Since the appearance of Urban America in the Modern Age in 1987, the study of American cities has flourished. In this long-awaited second edition, Carl Abbott draws on the recent works of historians who have explored issues of urban growth, municipal politics, immigration and ethnicity, "suburbanization," and environmental change. The fascination with growth and change in the nation's metropolitan areas spans a wide range of scholarly fields, and the new edition also benefits from scholarship in disciplines closely related to urban history, including geography, political science, sociology, and urban planning.

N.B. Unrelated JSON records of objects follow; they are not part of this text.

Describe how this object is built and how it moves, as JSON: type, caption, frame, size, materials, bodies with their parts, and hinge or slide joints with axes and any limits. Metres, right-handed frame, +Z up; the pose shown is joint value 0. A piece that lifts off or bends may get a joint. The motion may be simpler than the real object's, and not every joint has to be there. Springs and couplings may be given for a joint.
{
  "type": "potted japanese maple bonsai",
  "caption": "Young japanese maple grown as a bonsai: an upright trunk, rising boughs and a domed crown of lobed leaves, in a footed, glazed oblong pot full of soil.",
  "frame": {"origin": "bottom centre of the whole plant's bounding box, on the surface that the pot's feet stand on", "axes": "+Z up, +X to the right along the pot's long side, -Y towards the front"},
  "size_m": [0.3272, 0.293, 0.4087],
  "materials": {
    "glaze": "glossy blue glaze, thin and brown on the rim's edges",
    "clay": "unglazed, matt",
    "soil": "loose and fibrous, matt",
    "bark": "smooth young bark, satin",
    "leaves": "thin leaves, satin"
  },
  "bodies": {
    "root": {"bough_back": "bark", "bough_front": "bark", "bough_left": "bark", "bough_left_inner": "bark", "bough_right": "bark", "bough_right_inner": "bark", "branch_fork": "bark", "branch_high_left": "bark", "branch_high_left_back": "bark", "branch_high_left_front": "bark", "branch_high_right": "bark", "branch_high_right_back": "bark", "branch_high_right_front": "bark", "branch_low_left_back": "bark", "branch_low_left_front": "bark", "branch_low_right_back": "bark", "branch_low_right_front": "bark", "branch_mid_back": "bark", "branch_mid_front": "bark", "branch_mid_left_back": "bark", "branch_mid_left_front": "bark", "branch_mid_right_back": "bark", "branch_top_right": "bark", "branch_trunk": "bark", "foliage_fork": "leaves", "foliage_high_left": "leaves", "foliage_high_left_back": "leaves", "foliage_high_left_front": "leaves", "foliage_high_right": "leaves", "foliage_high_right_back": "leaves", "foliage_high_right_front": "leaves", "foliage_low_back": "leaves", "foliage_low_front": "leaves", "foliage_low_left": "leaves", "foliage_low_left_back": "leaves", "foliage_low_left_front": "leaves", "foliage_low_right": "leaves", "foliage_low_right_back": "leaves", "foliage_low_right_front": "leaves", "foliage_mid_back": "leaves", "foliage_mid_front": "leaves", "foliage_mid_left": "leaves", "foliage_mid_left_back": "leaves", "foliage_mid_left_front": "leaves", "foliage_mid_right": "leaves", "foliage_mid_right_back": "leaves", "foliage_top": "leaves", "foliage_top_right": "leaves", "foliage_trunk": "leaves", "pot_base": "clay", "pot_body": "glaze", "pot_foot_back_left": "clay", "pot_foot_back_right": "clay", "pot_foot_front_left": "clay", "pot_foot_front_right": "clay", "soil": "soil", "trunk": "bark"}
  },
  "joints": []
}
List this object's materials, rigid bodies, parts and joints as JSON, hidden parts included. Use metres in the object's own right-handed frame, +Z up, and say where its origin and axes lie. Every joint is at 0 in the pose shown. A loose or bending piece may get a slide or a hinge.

Featuring an entirely new chapter covering the years since 1980 and a bank of interesting photographs, the second edition of Urban America in the Modern Age further explores and fine-tunes the themes and topics central to its predecessor--the physical form of metropolitan areas, their sources of growth and mix of ethnic and racial groups, the shaping of and responses to public policy, and ideas of community planning.
Regionally balanced--with examples from New York, Boston, and Chicago, as well as Los Angeles, Atlanta, San Francisco, Seattle, Denver, San Antonio, Miami, Charlotte, Washington, Detroit, and Cleveland--the second edition of Urban America in the Modern Age makes ideal supplementary reading for courses in Urban History, twentieth-century America, as well as the second half of the U.S. survey.